Les générations suivantes
La recherche s’occupe également du développement de concepts entièrement nouveaux. Au laboratoire de recherche IBM à Rüschlikon, il s’agit, entre autres, du calcul quantique et du Neuromorphic Computing. Ces deux concepts renferment un grand potentiel: concernant les calculateurs quantiques, environ 60 qubits suffiraient pour atteindre des puissances de calcul inégalées, par exemple en vue de simuler des réactions chimiques complexes. Cette performance est notamment due à la quantité d’états que les qubits permettent: les qubits ne prennent pas uniquement les états 0 et 1 mais également une superposition des deux. Un seul qubit peut être dans n’importe quel état situé sur une surface sphérique comprenant les états 0 et 1. Cette superposition de plusieurs états permet le calcul parallèle. Si le problème est posé de manière appropriée, la puissance de calcul de l’ordinateur quantique augmente de façon exponentielle avec le nombre de qubits.

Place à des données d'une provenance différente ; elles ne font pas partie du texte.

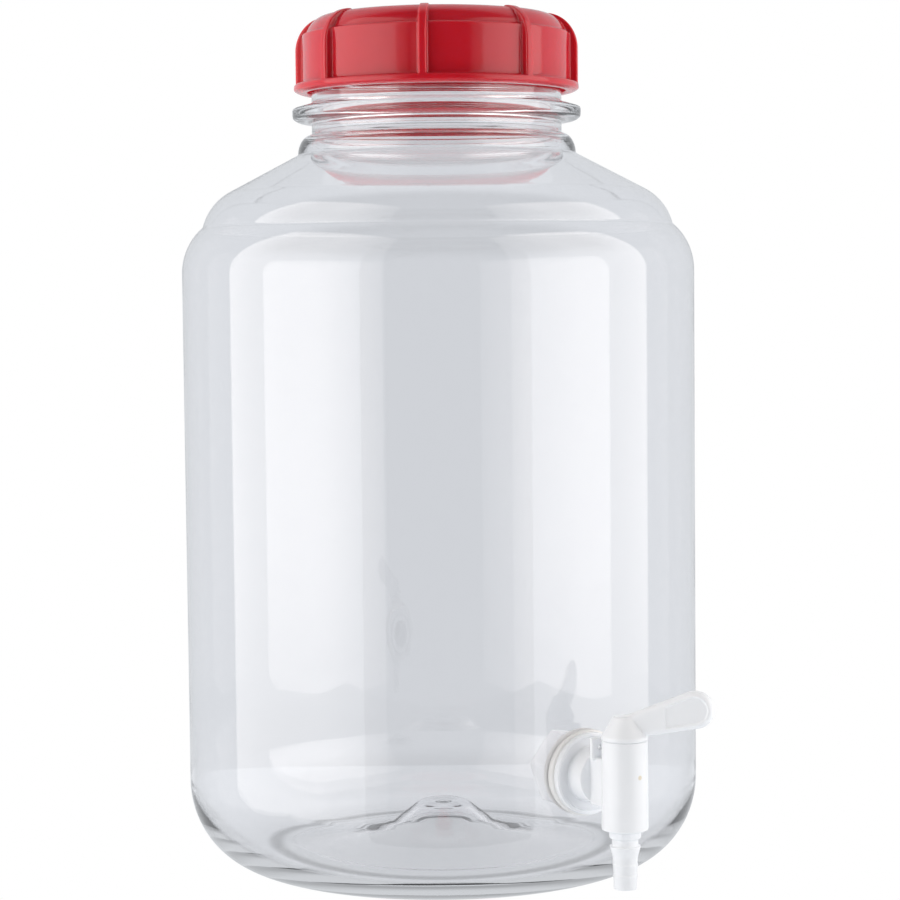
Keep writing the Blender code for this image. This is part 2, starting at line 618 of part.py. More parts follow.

Le Neuromorphic Computing s’inspire du fonctionnement du cerveau. La logique et la mémoire coexistent au même endroit, ce qui permet d’augmenter considérablement l’efficacité énergétique. À Rüschlikon, ces systèmes sont réalisés avec des Phase Change Memory Devices (PCM) fabriqués avec le même matériau que celui utilisé dans les DVD réinscriptibles. Cette architecture est particulièrement adaptée à la reconnaissance de patterns dans de gigantesques quantités de données ainsi qu’à l’extraction de données dans des environnements «bruyants». Nous avons aujourd’hui des puces exploitables dotées de quelques millions de cellules PCM pouvant être reliées en groupes de neurones et synapses artificiels. Il pourrait cependant s’écouler encore quelques années avant d’arriver à un produit final qui puisse être utilisé en pratique.
Littérature
Peter Bright, «Moore's law really is dead this time», Ars Technica, 11.02.2016.